A proposito di dipendenze
Viviamo in un mondo che idolatra l’indipendenza: vogliamo non aver bisogno di nessuno, ci sentiamo a posto con noi stessi solo quando ci pare di essere autonomi, siamo in imbarazzo e ci sentiamo mortificati quando dipendiamo da altri. Eppure siamo anche in un mondo in cui proliferano le dipendenze (le addiction): gioco d’azzardo e scommesse crescono anche tra i giovani (circa il 50%, secondo una recente indagine dell’Osservatorio Nomisma sui comportamenti della «Generazione Z»); non parliamo del consumo di alcol il fine settimana (ma non solo): secondo i dati ISTAT 2022 sono aumentate del 19,7% le ragazze tra i 21 e i 25 anni che hanno consumato alcolici lontano dai pasti e del 40,5% le binge drinker, una forma d’abuso di alcol che consiste nel bere almeno 5 drink nell’arco di poche ore (i binge drinkers tra gli 11 e i 25 anni sono quasi 1 milione). Poi ci sono le droghe leggere e non, ma anche la dipendenza da internet, e non solo tra i giovani.
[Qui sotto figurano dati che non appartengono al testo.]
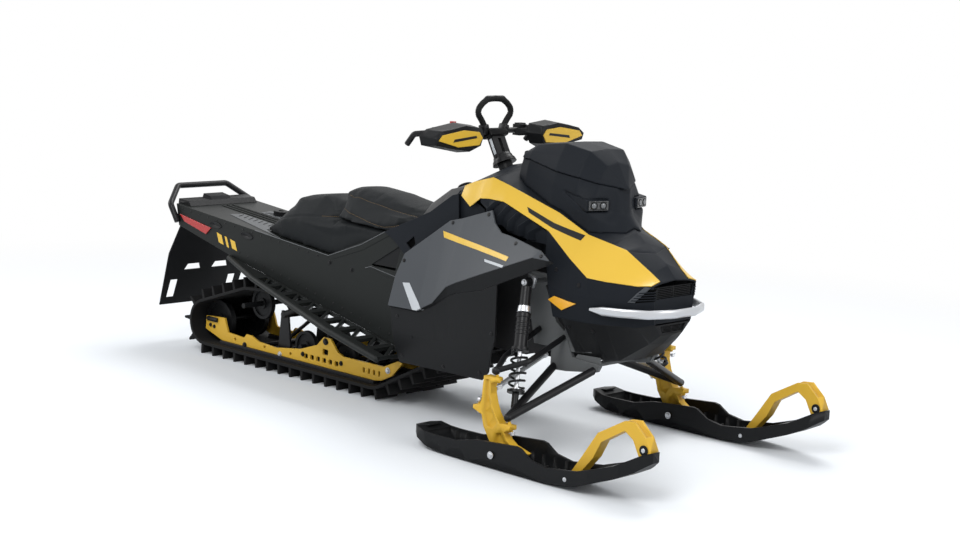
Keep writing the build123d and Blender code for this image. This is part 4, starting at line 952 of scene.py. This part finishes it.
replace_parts(close_piece("shock_springs", springs, "chassis", "black_steel", sharp=60.0), "springs")
close_piece("shock_sleeves", sleeves, "chassis", "black_steel")
close_piece("shock_metal", silver, "chassis", "bare_aluminium")

# %% [markdown]
# ## Gussets under the belly pan
# On each side a flat pressing closes the corner between the front frame and
# the rear edge of the belly pan, and a narrow flange below it closes the slit
# between the frame's top and the pan. Both are sheet metal, so each is one
# outline given a thickness.

# %% Gussets and their flanges
GUSSET = ((0.79, 0.35), (0.955, 0.37), (0.975, 0.44), (0.83, 0.44))
GUSSET_FLANGE = ((0.86, 0.322), (1.0, 0.328), (0.992, 0.358), (0.89, 0.354))
bm = bmesh.new()
for side in SIDES.values():
    plate(bm, [(x, side * 0.15, z) for x, z in GUSSET], (0, side, 0), 0.004)
    plate(bm, [(x, side * 0.146, z) for x, z in GUSSET_FLANGE], (0, side, 0), 0.004)
close_piece("frame_gussets", bm, "chassis", "frame_grey")

# %% [markdown]
# ## Bolts of the skis and spindles
# Every pivot that a mechanic may undo shows a bright bolt. They are joined
# into one piece for each body, so that they turn with the ski or the spindle.
# Black rubber washers under the loop's bolts and a block behind the spindle
# make a third piece.

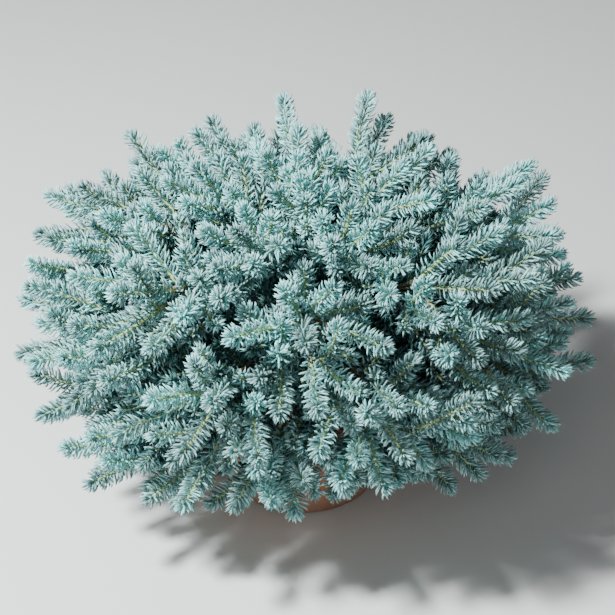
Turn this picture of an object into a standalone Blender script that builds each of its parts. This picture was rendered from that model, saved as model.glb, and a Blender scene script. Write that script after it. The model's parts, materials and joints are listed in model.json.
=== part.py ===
"""A dwarf blue spruce in a plain clay pot: a low, dense mound of needle sprays on short boughs.

Metres, +Z up. The origin is the centre of the pot's flat underside and -Y is the front.
Run with: blender --background --python part.py
"""

import math
from collections import namedtuple

import bmesh
import bpy
import numpy as np
from mathutils import Vector

# Crown: its outline is one rounded form about CROWN_CENTRE
CROWN_WIDTH = 0.680
CROWN_DEPTH = 0.630
CROWN_RISE = 0.165
CROWN_DROP = 0.190
CROWN_CENTRE = Vector((0.0, 0.0, 0.265))
CROWN_ROUNDNESS = 2.5

# Clay pot and the potting mix in it
POT_HEIGHT = 0.165
POT_FOOT_RADIUS = 0.098
POT_RIM_RADIUS = 0.145
POT_BAND_HEIGHT = 0.038
POT_BAND_STEP = 0.009
POT_WALL = 0.009
POT_FLOOR = 0.013
POT_LIP_ROUND = 0.003
POT_STEPS = 28
DRAIN_HOLES = 4
DRAIN_RADIUS = 0.006
DRAIN_CIRCLE_RADIUS = 0.045
DRAIN_SIDES = 12
SOIL_BELOW_RIM = 0.014
SOIL_EDGE_DROP = 0.004
SOIL_LEVEL_SHARE = 0.8

# Trunk: a short leaning stem with a root flare
TRUNK_TOP = 0.335
TRUNK_RADIUS = 0.0150
TRUNK_TIP_RADIUS = 0.0060
TRUNK_SIDES = 12
ROOT_FLARE = 0.0085
ROOT_FLARE_HEIGHT = 0.018
FLARE_RINGS = (0.006, 0.016)
TRUNK_LEAN = Vector((0.010, -0.005, 0.0))

# Boughs: one whorl for each tier of foliage
BOUGH_RADIUS = 0.0046
BOUGH_TIP_RADIUS = 0.0030
BOUGH_SIDES = 6
BOUGH_SHARE = 0.40
BOUGH_ROOT = 0.009
BOUGH_BEND = 0.40
BOUGH_POINTS = 4

# Foliage: every mass is a stem with side sprays, whose feet stand in a smaller core
SPRAYS_PER_MASS = 6
SPRAY_REACH = (0.90, 1.00)
SPRAY_LENGTH = (0.100, 0.130)
SPRAY_SIDES = 4
SPRAY_CORE_RADIUS = 0.0044
TWIG_RADIUS = 0.0026
NEEDLE_REACH = 0.031
NEEDLE_LEAN = 0.012
NEEDLE_ROW = 0.0185
NEEDLE_CUTS = (1.0, 0.8, 0.6, 0.42)
NEEDLE_TAPER = 0.94
FULLEST_AT = 0.40
ROW_TWIST = 22.5
BARE_RINGS = 2
LEAST_BARE = 0.12
LEAST_ROWS = 3
STEM_FORKS = (0.08, 0.42)
AXIS_POINTS = 14
AXIS_STEP = 0.02
AIM_TRIES = 60
AIM_MARGIN = 0.018
PULL_IN = (1.0, 0.85, 0.7, 0.5, 0.3)
CORE_RINGS = ((0.43, 0.12), (0.52, 0.70), (0.66, 0.94), (0.76, 0.60))
CORE_TIP = 0.81
CORE_SIDES = 6
SEED = 2036

GAP = 0.0003
SEAT_GAP = 0.0006
KEEP_CLEAR = 0.008
MERGE = 0.00005
SHARP_ANGLE = 40.0
DEGREE = math.pi / 180

# Tiers of foliage from the top down. Angles are in degrees, and turn is the first mass's azimuth
Tier = namedtuple("Tier", "name count elevation half_height turn bough_height")
TIERS = (
    Tier("crown", 5, 50.0, 14.5, 20.0, 0.296),
    Tier("shoulder", 7, 23.0, 13.5, 14.0, 0.264),
    Tier("side", 8, -3.0, 12.0, 21.0, 0.234),
    Tier("skirt", 7, -27.0, 11.0, 11.0, 0.204),
)
TOP_HALF_ANGLE = 24.0

# Leaders that break the outline: azimuth from +X, elevation, and reach as a share of it
LEADERS = (
    (70.0, 31.0, 1.12),
    (96.0, 32.0, 1.08),
    (143.0, 26.0, 1.06),
    (166.0, 16.0, 1.04),
    (187.0, -10.0, 1.04),
    (215.0, -26.0, 1.08),
    (-42.0, -25.0, 1.03),
    (-3.0, -4.0, 1.03),
    (21.0, 21.0, 1.07),
)

Mass = namedtuple("Mass", "name azimuth elevation half_width half_height bough_height")


def reach(direction):
    """Distance from the crown's centre to its outline along a unit vector."""
    flat = math.hypot(direction.x / (CROWN_WIDTH / 2), direction.y / (CROWN_DEPTH / 2))
    tall = abs(direction.z) / (CROWN_RISE if direction.z > 0 else CROWN_DROP)
    return (flat**CROWN_ROUNDNESS + tall**CROWN_ROUNDNESS) ** (-1 / CROWN_ROUNDNESS)


def heading(azimuth, elevation):
    """Unit vector of an azimuth from +X and an elevation, in degrees."""
    a, e = azimuth * DEGREE, elevation * DEGREE
    return Vector((math.cos(e) * math.cos(a), math.cos(e) * math.sin(a), math.sin(e)))


def masses_of_crown():
    """Every mass of foliage: the top one, and then each tier's round the trunk."""
    masses = [Mass("top", 0.0, 90.0, TOP_HALF_ANGLE, TOP_HALF_ANGLE, None)]
    for tier in TIERS:
        half_width = 180 / tier.count
        for n in range(tier.count):
            name, azimuth = f"{tier.name}_{n + 1}", tier.turn + 2 * half_width * n
            cell = (azimuth, tier.elevation, half_width, tier.half_height)
            masses.append(Mass(name, *cell, tier.bough_height))
    return masses


MASSES = masses_of_crown()
HEADINGS = [heading(mass.azimuth, mass.elevation) for mass in MASSES]


def aim_in_cell(mass, across, up):
    """Heading at a place in a mass's cell, where across and up run from -1 to 1."""
    cell = MASSES[mass]
    if cell.bough_height is None:
        tilt = TOP_HALF_ANGLE * math.hypot(across, up)
        return heading(math.atan2(up, across) / DEGREE, 90 - tilt)
    return heading(cell.azimuth + cell.half_width * across, cell.elevation + cell.half_height * up)


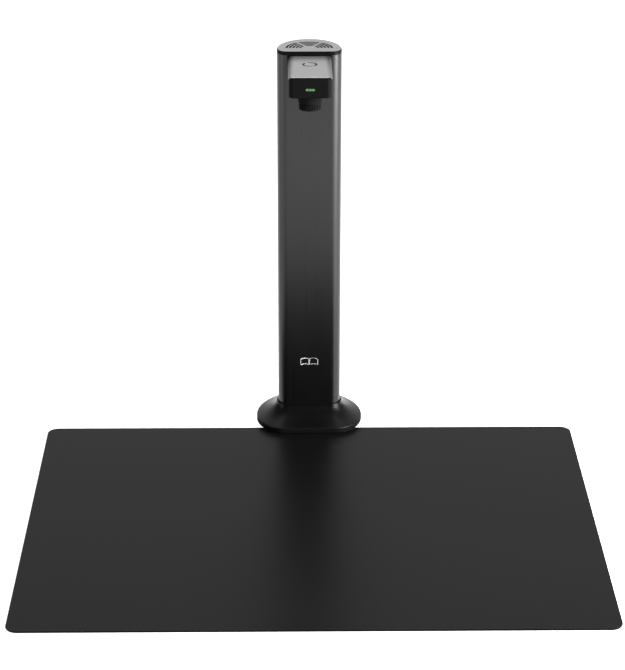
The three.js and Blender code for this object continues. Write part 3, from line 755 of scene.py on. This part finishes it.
# the sloped grey cover: a rounded section along Y, with softened ends
shoulder = arc(0, 0, 1, 0, 90, 14)
section = [(-18.9, 349.1), (-16.5, 349.1), (-16.3, 347.2), (-15.1, 347.2), (-14.9, 349.6), (14.9, 349.6), (15.1, 347.2), (16.3, 347.2), (16.5, 349.1)]
section += [(16 + 2.9 * u, 349.1 + 2.0 * v) for u, v in shoulder] + [(-16 - 2.9 * u, 349.1 + 2.0 * v) for u, v in reversed(shoulder[1:])]


def lid_ring(y, shrink, corner=0.0):
    ring = []
    for x, z in section:
        if z > 349.15 or abs(x) > 18.0:
            s = 1 if x > 0 else -1
            x = x - s * min(abs(x), shrink * (1 if abs(x) > 15 else 0)) - s * corner * (1 if abs(x) > 15 else 0)
            if z > 350.7:
                z -= shrink * 0.8
        ring.append((x, y, z))
    return ring


lid = loft("head_cover_look", [lid_ring(-83.0, 0.3, 0.35), lid_ring(-82.92, 0.12, 0.16), lid_ring(-82.7, 0.03, 0.05), lid_ring(-82.3, 0, 0), lid_ring(-50, 0), lid_ring(-15.4, 0), lid_ring(-15.3, 0.1)])
hole_profile = [(0, 340), (6.3, 340), (6.3, 350.67)] + [(6.3 + 0.45 * (1 - math.cos(t)), 350.67 + 0.45 * math.sin(t)) for t in (0.3, 0.6, 0.9, 1.2, 1.5)] + [(6.75, 352), (0, 352)]
boolean(lid, [
    box("c", -17.9, 17.9, -90, HEAD_FRONT + 2, 340, 350.3), box("c", -30, 30, -90, HEAD_FRONT + 5, 340, 349.1), box("c", -30, 30, -30, 0, 340, 349.1),
    lathe("c", hole_profile, 96, 0, BUTTON_Y)])
add(lid, "stand", satin_cover, ["head_cover"], 30)
lid.data.materials.append(black)
lid.data.materials.append(satin_shade)
# painted shade: the button hole's wall is black and its rounded rim dark grey, standing for the shade in the gap
for p in lid.data.polygons:
    c = p.center / MM
    if math.hypot(c.x, c.y - BUTTON_Y) < 6.75 and c.z < 351.09:
        p.material_index = 2 if c.z > 350.68 else 1

# status light
pipe = prism_y("status_light_look", round_rect(4, 1, 0.98, 12, 0, LIGHT_Z), HEAD_FRONT - 0.2, HEAD_FRONT + 2.4)
boolean(pipe, [prism_y("f", round_rect(5.2, 1.35, 1, 5, 0, LIGHT_Z), HEAD_FRONT + 1.8, HEAD_FRONT + 3)], "UNION")
add(pipe, "stand", light, ["status_light"])

# button: a shallow dish with a rounded rim
dish = [(0, 348.0), (7.2, 348.0), (7.2, 349.3), (5.4, 349.3), (5.4, 350.74)] + arc(5.1, 350.74, 0.3, 0, 90, 6) + [(4.7, 351.01), (4.0, 350.93), (2.6, 350.85), (1.2, 350.82), (0, 350.81)]
cap_b = lathe("light_button_look", dish, 96, 0, BUTTON_Y)
boolean(cap_b, [prism("s", circle(2, 32, 0, BUTTON_Y), 345, 348.4)], "UNION")
add(cap_b, "button", satin_button, ["light_button"], 40)
cap_b.data.materials.append(black)
cap_b.data.materials.append(satin_shade)
# painted shade: the button's outer wall is black and its rim and outer top ring dark grey, standing for the shade in
# the gap around it
for p in cap_b.data.polygons:
    if math.hypot(p.center.x / MM, p.center.y / MM - BUTTON_Y) > 4.8:
        p.material_index = 2 if p.center.z / MM > 350.75 else 1

# ---- lens ---------------------------------------------------------------------------------------------------------
holder = lathe("lens_holder_look", [
    (6.6, 319.3), (7.9, 319.3), (8, 319.4), (8, 324.6), (9.6, 324.6), (9.95, 324.64), (10.2, 324.8), (10.32, 325.05), (10.35, 325.4),
    (10.35, 335.4), (6.6, 335.4)], 128, 0, LENS_Y)
flange = prism("f", round_rect(13, 13, 1.5, 6, 0, LENS_Y), 335, 336.9)
boolean(flange, [prism("c", circle(6.6, 128, 0, LENS_Y), 330, 340)])
boolean(holder, [flange], "UNION")
boolean(holder, [prism("c", circle(1.1, 20, x, y), 330, 340) for x in (11.2, -11.2) for y in (-78.6, -55.4)])
add(holder, "stand", black_satin, ["lens_holder"], 30)

RIBS = 34
grip = []
for i in range(RIBS):
    for f, r in ((-0.30, 9.7), (-0.1, 9.72), (0.1, 9.72), (0.30, 9.7), (0.36, 9.5), (0.40, 8.95), (0.60, 8.95), (0.64, 9.5)):
        a = (i + f) / RIBS * 2 * math.pi
        r = min(r, 9.7)
        grip.append((r * math.cos(a), LENS_Y + r * math.sin(a)))


def grip_ring(k, z):
    return [(x * k, LENS_Y + (y - LENS_Y) * k, z) for x, y in grip]


ring = loft("focus_ring_look", [grip_ring(0.95, 318.5 + 0.95), grip_ring(0.985, 319.6), grip_ring(1, 319.9), grip_ring(1, 323.4), grip_ring(0.985, 323.75), grip_ring(0.96, 323.85)])
boolean(ring, [
    lathe("u", [(0, 323.5), (9.25, 323.5), (9.45, 323.62), (9.5, 323.8), (9.5, 324.1), (9.4, 324.25), (9.2, 324.3), (0, 324.3)], 128, 0, LENS_Y),
    lathe("u", [(0, 318.5)] + [(8.9, 318.5)] + arc(8.9, 319.3, 0.8, -90, 0, 8) + [(9.7, 319.5), (9.55, 319.75), (9.2, 319.8), (0, 319.8)], 128, 0, LENS_Y)], "UNION")
boolean(ring, [lathe("c", [(0, 310), (9.05, 310), (9.05, 319.6), (8.2, 319.6), (8.2, 330), (0, 330)], 128, 0, LENS_Y)])
add(ring, "focus_ring", black_satin, ["focus_ring"], 30)

add(lathe("ring_retainer_look", [(6.85, 318.7), (8.6, 318.7), (8.75, 318.85), (8.75, 319.3), (6.75, 319.3), (6.75, 318.8)], 96, 0, LENS_Y), "stand", black_satin, ["ring_retainer"])
baffle = []
z = 319.9
while z < 322.3:
    baffle += [(4.95, z), (4.72, z + 0.12)]
    z += 0.3
cell = [(5.15, 319.2), (6.2, 319.2), (6.35, 319.35), (6.35, 331), (4, 331), (4, 328), (3.2, 328), (3.2, 322.6), (4.85, 322.6)] + list(reversed(baffle)) + [(5.0, 319.5)]
barrel = lathe("lens_barrel_look", cell, 128, 0, LENS_Y)
boolean(barrel, [box("c", s * 5.7 - 1, s * 5.7 + 1, LENS_Y - 0.45, LENS_Y + 0.45, 318, 319.7) for s in (-1, 1)])
add(barrel, "lens_cell", black_satin, ["lens_barrel"], 30)
dome = [(0, 320.9)] + [(4.6 * i / 14, 320.9 + 1.0 * (i / 14) ** 2) for i in range(1, 15)] + [(4.68, 322.0), (4.7, 322.6), (0, 322.6)]
add(lathe("front_lens_look", dome, 96, 0, LENS_Y), "lens_cell", glass, ["front_lens"], 50)

# ---- lamp ---------------------------------------------------------------------------------------------------------
window = loft("lamp_window_look", [[(x, y, z) for x, y in round_rect(12 - d, 4.5 - d, 0.6, 5, 0, LAMP_Y)] for d, z in ((0.3, 333.2), (0.08, 333.28), (0, 333.5), (0, 335.2))])
boolean(window, [box("f", -13.4, 13.4, LAMP_Y - 5.9, LAMP_Y + 5.9, 335, 335.6)], "UNION")
add(window, "stand", opal, ["lamp_window"])
for i, x in enumerate((9, -9)):
    add(screw_up(f"head_screw_{i + 1}_look", x, -27, 2.2, 333.1, 334.1, 1.2, 337.6, 0.6), "stand", zinc, [f"head_screw_{i + 1}"])

# ---- rear socket --------------------------------------------------------------------------------------------------
shell = prism_y("socket_shell_look", round_rect(4.47, 1.63, 1.6, 12, 0, SOCKET_Z), 13.6, 22.2)
boolean(shell, [prism_y("c", round_rect(4.17, 1.33, 1.3, 12, 0, SOCKET_Z), 14.6, 24)])
add(bevel(shell, 0.06, 2, 50), "stand", shell_metal, ["socket_shell"], 30)
tongue = prism_y("socket_tongue_look", round_rect(3.3, 0.35, 0.2, 5, 0, SOCKET_Z), 14.6, 21.4)
add(bevel(tongue, 0.08, 2, 50), "stand", black_satin, ["socket_tongue"], 30)
pads = None
for s in (-1, 1):
    for i in range(8):
        x = -2.75 + i * 5.5 / 7
        z0 = SOCKET_Z + s * 0.35
        b = box(f"c{i}", x - 0.14, x + 0.14, 17.2, 21.0, min(z0, z0 + s * 0.03), max(z0, z0 + s * 0.03))
        if pads is None:
            pads = b
        else:
            bm = bmesh.new()
            bm.from_mesh(pads.data)
            bm.from_mesh(b.data)
            bm.to_mesh(pads.data)
            bm.free()
            bpy.data.objects.remove(b)
pads.name = "socket_contacts"
add(pads, "stand", gold, ())
bez = prism_y("port_bezel_look", round_rect(10.6, 5.1, 1.3, 8, 0, SOCKET_Z), 18.6, 22.5)
boolean(bez, [prism_y("u", round_rect(12.9, 7, 1.3, 6, 0, SOCKET_Z), 17.4, 19.0)], "UNION")
funnel = loft("c", [[(x, y, z) for x, z in round_rect(4.8 + d, 1.95 + d, 1.9 + d * 0.5, 10, 0, SOCKET_Z)] for d, y in ((0, 10), (0, 22.1), (0.5, 22.6), (0.5, 25))])
boolean(bez, [funnel])
add(bevel(bez, 0.18, 2, 60), "stand", black, ["port_bezel"], 30)

# ---- carried-over nodes: finishes ---------------------------------------------------------------------------------
FINISH = {
    "ballast_weight": iron, "column_bolt_1": zinc, "column_bolt_2": zinc, "cap_screw_1": zinc, "cap_screw_2": zinc,
    "head_bracket": steel, "bracket_screw_1": zinc, "bracket_screw_2": zinc, "switch_plunger": black_satin, "button_board": pcb,
    "button_switch": black_satin, "lamp_led_1": opal, "lamp_led_2": opal, "lamp_board": pcb, "rear_lens": glass, "image_sensor": black_gloss,
    "sensor_board": pcb, "sensor_screw_1": zinc, "sensor_screw_2": zinc, "sensor_screw_3": zinc, "sensor_screw_4": zinc,
    "sensor_connector": black_satin, "main_board": pcb, "board_connector": black_satin, "ribbon_cable": cable,
    "processor_chip": black_satin, "heat_sink": fin_alloy,
}
for name, m in FINISH.items():
    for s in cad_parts[name].material_slots:
        s.material = m

# ---- floor, light, camera -----------------------------------------------------------------------------------------
floor_me = bpy.data.meshes.new("floor")
floor_me.from_pydata([(-45, -45, 0), (45, -45, 0), (45, 45, 0), (-45, 45, 0)], [], [(0, 1, 2, 3)])
floor = bpy.data.objects.new("floor", floor_me)
bpy.context.scene.collection.objects.link(floor)
floor.location.z = -0.0002
k = Nodes("pale_floor")
k.put(Base_Color=(0.4, 0.4, 0.4, 1), Roughness=0.9, Emission_Strength=0.93)
k.p.inputs["Emission Color"].default_value = (1, 1, 1, 1)
k.p.inputs["Specular IOR Level"].default_value = 0.1
floor_me.materials.append(k.m)

SKY_BACK, SKY_FRONT = 0.85, 0.13
world = bpy.data.worlds.new("studio")
bpy.context.scene.world = world
world.use_nodes = True
wt = world.node_tree


def world_math(op, a, b, c=None):
    n = wt.nodes.new("ShaderNodeMath")
    n.operation = op
    for i, v in enumerate((a, b, c)):
        if v is None:
            continue
        if isinstance(v, (int, float)):
            n.inputs[i].default_value = v
        else:
            wt.links.new(v, n.inputs[i])
    return n.outputs[0]


def world_step(v, lo, hi, a, b):
    n = wt.nodes.new("ShaderNodeMapRange")
    n.interpolation_type = "SMOOTHSTEP"
    for key, value in (("From Min", lo), ("From Max", hi), ("To Min", a), ("To Max", b)):
        n.inputs[key].default_value = value
    wt.links.new(v, n.inputs["Value"])
    return n.outputs["Result"]


# a bright backdrop behind the part, dim in front and overhead
sky = wt.nodes.new("ShaderNodeTexCoord").outputs["Generated"]
split = wt.nodes.new("ShaderNodeSeparateXYZ")
wt.links.new(sky, split.inputs["Vector"])
backdrop = world_math("MULTIPLY", world_step(split.outputs["Y"], 0.5, 0.85, 0.0, 1.0), world_step(split.outputs["Z"], 0.08, 0.26, 0.3, 1.0))
level = world_math("ADD", world_math("MULTIPLY", backdrop, SKY_BACK), SKY_FRONT)
wt.links.new(level, wt.nodes["Background"].inputs["Strength"])
wt.nodes["Background"].inputs["Color"].default_value = (1, 1, 1, 1)


def area(name, loc, target, size, power, size_y=None):
    d = bpy.data.lights.new(name, "AREA")
    d.energy, d.shape, d.size, d.size_y = power, "RECTANGLE", size, size_y or size
    o = bpy.data.objects.new(name, d)
    o.location = loc
    o.rotation_euler = (Vector(target) - Vector(loc)).to_track_quat("-Z", "Y").to_euler()
    bpy.context.scene.collection.objects.link(o)
    return o


area("key_right", (1.5, -0.75, 0.75), (0, 0, 0.25), 1.2, 245, 1.5)
area("fill_left", (-1.6, -0.5, 0.7), (0, 0, 0.25), 0.7, 19, 1.4)
area("top", (0, 0.6, 2.0), (0, -0.1, 0.2), 1.2, 12)

f, pitch, yaw, roll = 2352.0, math.radians(22.125), math.radians(0.728), math.radians(0.076)
fwd = Vector((math.sin(yaw) * math.cos(pitch), math.cos(yaw) * math.cos(pitch), -math.sin(pitch)))
right = Vector((math.cos(yaw), -math.sin(yaw), 0))
up = right.cross(fwd)
r2 = math.cos(roll) * right + math.sin(roll) * up
u2 = -math.sin(roll) * right + math.cos(roll) * up
cam_data = bpy.data.cameras.new("camera")
cam_data.sensor_width = 36
cam_data.sensor_fit = "AUTO"
cam_data.lens = f * 36 / 670
cam_data.clip_end = 50
cam = bpy.data.objects.new("camera", cam_data)
m = Matrix((r2, u2, -fwd)).transposed().to_4x4()
m.translation = Vector((-0.0223, -2.0059, 0.8976))
cam.matrix_world = m
bpy.context.scene.collection.objects.link(cam)
bpy.context.scene.camera = cam
bpy.context.scene.view_settings.view_transform = "Standard"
Viviamo il paradosso di temere la dipendenza nelle relazioni, ma non quella da sostanze o da comportamenti che mettono a rischio la salute, l’equilibrio finanziario, a volte la stessa vita. L’addiction si è banalizzata. Anzi, diventa quasi motivo di vanto. Viene presentata (positivamente) come un «mai più senza». Dovremmo interrogarci su questo ribaltamento paradossale: le relazioni sono legami che liberano (se non vissute in modo patologico); le addiction ci fanno sentire liberi e trasgressivi, ma alla fine ci rendono schiavi, ci tolgono volontà e libertà.